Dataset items

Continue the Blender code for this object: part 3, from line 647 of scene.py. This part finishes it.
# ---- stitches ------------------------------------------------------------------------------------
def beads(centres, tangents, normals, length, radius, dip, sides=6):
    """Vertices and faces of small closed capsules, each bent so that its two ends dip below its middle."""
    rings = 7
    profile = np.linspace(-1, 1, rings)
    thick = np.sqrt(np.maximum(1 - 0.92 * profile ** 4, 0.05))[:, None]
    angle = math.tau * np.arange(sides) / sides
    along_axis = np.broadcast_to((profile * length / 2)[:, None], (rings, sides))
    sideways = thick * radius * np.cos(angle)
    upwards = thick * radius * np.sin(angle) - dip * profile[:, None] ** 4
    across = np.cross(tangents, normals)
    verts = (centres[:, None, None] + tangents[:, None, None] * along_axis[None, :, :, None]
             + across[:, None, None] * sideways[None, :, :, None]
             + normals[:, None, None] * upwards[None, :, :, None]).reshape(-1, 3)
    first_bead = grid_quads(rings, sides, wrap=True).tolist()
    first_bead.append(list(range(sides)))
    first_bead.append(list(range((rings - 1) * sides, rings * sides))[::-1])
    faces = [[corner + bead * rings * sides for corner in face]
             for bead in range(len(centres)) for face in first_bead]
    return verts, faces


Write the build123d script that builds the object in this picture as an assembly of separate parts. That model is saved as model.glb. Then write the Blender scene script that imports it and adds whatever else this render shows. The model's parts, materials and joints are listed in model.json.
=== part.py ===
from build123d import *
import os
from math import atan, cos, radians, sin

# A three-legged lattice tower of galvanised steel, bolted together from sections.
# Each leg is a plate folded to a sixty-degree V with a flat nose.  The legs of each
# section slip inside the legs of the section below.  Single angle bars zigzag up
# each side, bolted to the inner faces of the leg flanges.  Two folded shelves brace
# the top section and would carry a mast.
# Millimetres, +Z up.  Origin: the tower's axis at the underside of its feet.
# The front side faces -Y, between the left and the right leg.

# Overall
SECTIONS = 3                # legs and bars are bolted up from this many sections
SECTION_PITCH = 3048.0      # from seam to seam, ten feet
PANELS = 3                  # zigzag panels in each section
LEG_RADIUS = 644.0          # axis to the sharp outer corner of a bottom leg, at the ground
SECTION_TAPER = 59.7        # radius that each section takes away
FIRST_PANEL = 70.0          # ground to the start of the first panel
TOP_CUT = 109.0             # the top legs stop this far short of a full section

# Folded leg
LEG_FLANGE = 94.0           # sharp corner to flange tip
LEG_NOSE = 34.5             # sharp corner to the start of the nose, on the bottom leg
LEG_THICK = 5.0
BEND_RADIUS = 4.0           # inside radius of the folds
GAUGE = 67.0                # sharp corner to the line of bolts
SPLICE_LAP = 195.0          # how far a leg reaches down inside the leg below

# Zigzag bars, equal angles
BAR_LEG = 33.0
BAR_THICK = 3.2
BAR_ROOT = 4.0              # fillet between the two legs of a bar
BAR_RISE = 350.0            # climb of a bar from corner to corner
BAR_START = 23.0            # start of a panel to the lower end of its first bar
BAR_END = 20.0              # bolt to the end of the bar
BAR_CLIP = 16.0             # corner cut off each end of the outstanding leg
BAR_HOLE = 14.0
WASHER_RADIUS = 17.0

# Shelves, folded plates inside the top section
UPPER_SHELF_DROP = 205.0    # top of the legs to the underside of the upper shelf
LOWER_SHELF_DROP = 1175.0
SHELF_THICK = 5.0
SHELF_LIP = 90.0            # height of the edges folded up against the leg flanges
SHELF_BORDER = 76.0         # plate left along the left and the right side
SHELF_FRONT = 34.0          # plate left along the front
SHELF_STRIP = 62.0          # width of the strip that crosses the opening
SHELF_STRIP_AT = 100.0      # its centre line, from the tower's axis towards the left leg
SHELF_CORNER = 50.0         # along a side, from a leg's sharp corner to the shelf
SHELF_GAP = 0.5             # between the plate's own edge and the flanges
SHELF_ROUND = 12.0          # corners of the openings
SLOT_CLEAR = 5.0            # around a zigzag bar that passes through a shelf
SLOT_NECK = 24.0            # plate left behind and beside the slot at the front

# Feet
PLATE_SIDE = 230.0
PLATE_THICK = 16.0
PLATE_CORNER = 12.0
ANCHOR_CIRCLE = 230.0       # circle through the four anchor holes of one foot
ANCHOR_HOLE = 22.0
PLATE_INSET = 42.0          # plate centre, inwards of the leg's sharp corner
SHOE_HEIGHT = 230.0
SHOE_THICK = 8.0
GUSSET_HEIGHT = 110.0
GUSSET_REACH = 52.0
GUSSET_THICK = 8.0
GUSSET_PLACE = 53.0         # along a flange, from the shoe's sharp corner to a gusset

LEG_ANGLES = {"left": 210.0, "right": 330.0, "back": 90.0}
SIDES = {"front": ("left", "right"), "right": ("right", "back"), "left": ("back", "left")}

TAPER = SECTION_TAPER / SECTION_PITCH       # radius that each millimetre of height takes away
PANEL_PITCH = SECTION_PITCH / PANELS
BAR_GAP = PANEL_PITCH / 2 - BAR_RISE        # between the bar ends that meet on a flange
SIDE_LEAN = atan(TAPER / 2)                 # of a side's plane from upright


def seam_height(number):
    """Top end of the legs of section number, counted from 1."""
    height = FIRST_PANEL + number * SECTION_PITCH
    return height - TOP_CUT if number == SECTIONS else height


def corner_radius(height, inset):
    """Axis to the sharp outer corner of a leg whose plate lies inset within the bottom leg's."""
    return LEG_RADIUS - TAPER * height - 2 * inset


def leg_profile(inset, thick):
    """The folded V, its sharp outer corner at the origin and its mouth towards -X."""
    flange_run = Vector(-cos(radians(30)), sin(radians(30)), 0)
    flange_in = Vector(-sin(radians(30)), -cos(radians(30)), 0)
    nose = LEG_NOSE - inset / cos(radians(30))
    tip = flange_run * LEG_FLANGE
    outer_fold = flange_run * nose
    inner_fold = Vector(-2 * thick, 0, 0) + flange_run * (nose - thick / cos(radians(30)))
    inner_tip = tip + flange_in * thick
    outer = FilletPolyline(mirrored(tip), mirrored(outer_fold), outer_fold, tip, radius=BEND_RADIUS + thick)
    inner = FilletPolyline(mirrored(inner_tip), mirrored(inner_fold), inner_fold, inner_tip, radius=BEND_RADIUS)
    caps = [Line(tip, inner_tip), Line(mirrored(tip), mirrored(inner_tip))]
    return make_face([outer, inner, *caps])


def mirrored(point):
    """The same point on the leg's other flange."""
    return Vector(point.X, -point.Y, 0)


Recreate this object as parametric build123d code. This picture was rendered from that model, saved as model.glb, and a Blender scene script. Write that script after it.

#### [Goal]
Restate all of the entries exactly, please.

#### [Solution]
Continue the Blender code for this object: part 3, from line 647 of scene.py. This part finishes it.
# ---- stitches ------------------------------------------------------------------------------------
def beads(centres, tangents, normals, length, radius, dip, sides=6):
    """Vertices and faces of small closed capsules, each bent so that its two ends dip below its middle."""
    rings = 7
    profile = np.linspace(-1, 1, rings)
    thick = np.sqrt(np.maximum(1 - 0.92 * profile ** 4, 0.05))[:, None]
    angle = math.tau * np.arange(sides) / sides
    along_axis = np.broadcast_to((profile * length / 2)[:, None], (rings, sides))
    sideways = thick * radius * np.cos(angle)
    upwards = thick * radius * np.sin(angle) - dip * profile[:, None] ** 4
    across = np.cross(tangents, normals)
    verts = (centres[:, None, None] + tangents[:, None, None] * along_axis[None, :, :, None]
             + across[:, None, None] * sideways[None, :, :, None]
             + normals[:, None, None] * upwards[None, :, :, None]).reshape(-1, 3)
    first_bead = grid_quads(rings, sides, wrap=True).tolist()
    first_bead.append(list(range(sides)))
    first_bead.append(list(range((rings - 1) * sides, rings * sides))[::-1])
    faces = [[corner + bead * rings * sides for corner in face]
             for bead in range(len(centres)) for face in first_bead]
    return verts, faces


Write the build123d script that builds the object in this picture as an assembly of separate parts. That model is saved as model.glb. Then write the Blender scene script that imports it and adds whatever else this render shows. The model's parts, materials and joints are listed in model.json.
=== part.py ===
from build123d import *
import os
from math import atan, cos, radians, sin

# A three-legged lattice tower of galvanised steel, bolted together from sections.
# Each leg is a plate folded to a sixty-degree V with a flat nose.  The legs of each
# section slip inside the legs of the section below.  Single angle bars zigzag up
# each side, bolted to the inner faces of the leg flanges.  Two folded shelves brace
# the top section and would carry a mast.
# Millimetres, +Z up.  Origin: the tower's axis at the underside of its feet.
# The front side faces -Y, between the left and the right leg.

# Overall
SECTIONS = 3                # legs and bars are bolted up from this many sections
SECTION_PITCH = 3048.0      # from seam to seam, ten feet
PANELS = 3                  # zigzag panels in each section
LEG_RADIUS = 644.0          # axis to the sharp outer corner of a bottom leg, at the ground
SECTION_TAPER = 59.7        # radius that each section takes away
FIRST_PANEL = 70.0          # ground to the start of the first panel
TOP_CUT = 109.0             # the top legs stop this far short of a full section

# Folded leg
LEG_FLANGE = 94.0           # sharp corner to flange tip
LEG_NOSE = 34.5             # sharp corner to the start of the nose, on the bottom leg
LEG_THICK = 5.0
BEND_RADIUS = 4.0           # inside radius of the folds
GAUGE = 67.0                # sharp corner to the line of bolts
SPLICE_LAP = 195.0          # how far a leg reaches down inside the leg below

# Zigzag bars, equal angles
BAR_LEG = 33.0
BAR_THICK = 3.2
BAR_ROOT = 4.0              # fillet between the two legs of a bar
BAR_RISE = 350.0            # climb of a bar from corner to corner
BAR_START = 23.0            # start of a panel to the lower end of its first bar
BAR_END = 20.0              # bolt to the end of the bar
BAR_CLIP = 16.0             # corner cut off each end of the outstanding leg
BAR_HOLE = 14.0
WASHER_RADIUS = 17.0

# Shelves, folded plates inside the top section
UPPER_SHELF_DROP = 205.0    # top of the legs to the underside of the upper shelf
LOWER_SHELF_DROP = 1175.0
SHELF_THICK = 5.0
SHELF_LIP = 90.0            # height of the edges folded up against the leg flanges
SHELF_BORDER = 76.0         # plate left along the left and the right side
SHELF_FRONT = 34.0          # plate left along the front
SHELF_STRIP = 62.0          # width of the strip that crosses the opening
SHELF_STRIP_AT = 100.0      # its centre line, from the tower's axis towards the left leg
SHELF_CORNER = 50.0         # along a side, from a leg's sharp corner to the shelf
SHELF_GAP = 0.5             # between the plate's own edge and the flanges
SHELF_ROUND = 12.0          # corners of the openings
SLOT_CLEAR = 5.0            # around a zigzag bar that passes through a shelf
SLOT_NECK = 24.0            # plate left behind and beside the slot at the front

# Feet
PLATE_SIDE = 230.0
PLATE_THICK = 16.0
PLATE_CORNER = 12.0
ANCHOR_CIRCLE = 230.0       # circle through the four anchor holes of one foot
ANCHOR_HOLE = 22.0
PLATE_INSET = 42.0          # plate centre, inwards of the leg's sharp corner
SHOE_HEIGHT = 230.0
SHOE_THICK = 8.0
GUSSET_HEIGHT = 110.0
GUSSET_REACH = 52.0
GUSSET_THICK = 8.0
GUSSET_PLACE = 53.0         # along a flange, from the shoe's sharp corner to a gusset

LEG_ANGLES = {"left": 210.0, "right": 330.0, "back": 90.0}
SIDES = {"front": ("left", "right"), "right": ("right", "back"), "left": ("back", "left")}

TAPER = SECTION_TAPER / SECTION_PITCH       # radius that each millimetre of height takes away
PANEL_PITCH = SECTION_PITCH / PANELS
BAR_GAP = PANEL_PITCH / 2 - BAR_RISE        # between the bar ends that meet on a flange
SIDE_LEAN = atan(TAPER / 2)                 # of a side's plane from upright


def seam_height(number):
    """Top end of the legs of section number, counted from 1."""
    height = FIRST_PANEL + number * SECTION_PITCH
    return height - TOP_CUT if number == SECTIONS else height


def corner_radius(height, inset):
    """Axis to the sharp outer corner of a leg whose plate lies inset within the bottom leg's."""
    return LEG_RADIUS - TAPER * height - 2 * inset


def leg_profile(inset, thick):
    """The folded V, its sharp outer corner at the origin and its mouth towards -X."""
    flange_run = Vector(-cos(radians(30)), sin(radians(30)), 0)
    flange_in = Vector(-sin(radians(30)), -cos(radians(30)), 0)
    nose = LEG_NOSE - inset / cos(radians(30))
    tip = flange_run * LEG_FLANGE
    outer_fold = flange_run * nose
    inner_fold = Vector(-2 * thick, 0, 0) + flange_run * (nose - thick / cos(radians(30)))
    inner_tip = tip + flange_in * thick
    outer = FilletPolyline(mirrored(tip), mirrored(outer_fold), outer_fold, tip, radius=BEND_RADIUS + thick)
    inner = FilletPolyline(mirrored(inner_tip), mirrored(inner_fold), inner_fold, inner_tip, radius=BEND_RADIUS)
    caps = [Line(tip, inner_tip), Line(mirrored(tip), mirrored(inner_tip))]
    return make_face([outer, inner, *caps])


def mirrored(point):
    """The same point on the leg's other flange."""
    return Vector(point.X, -point.Y, 0)


Recreate this object as parametric build123d code. This picture was rendered from that model, saved as model.glb, and a Blender scene script. Write that script after it.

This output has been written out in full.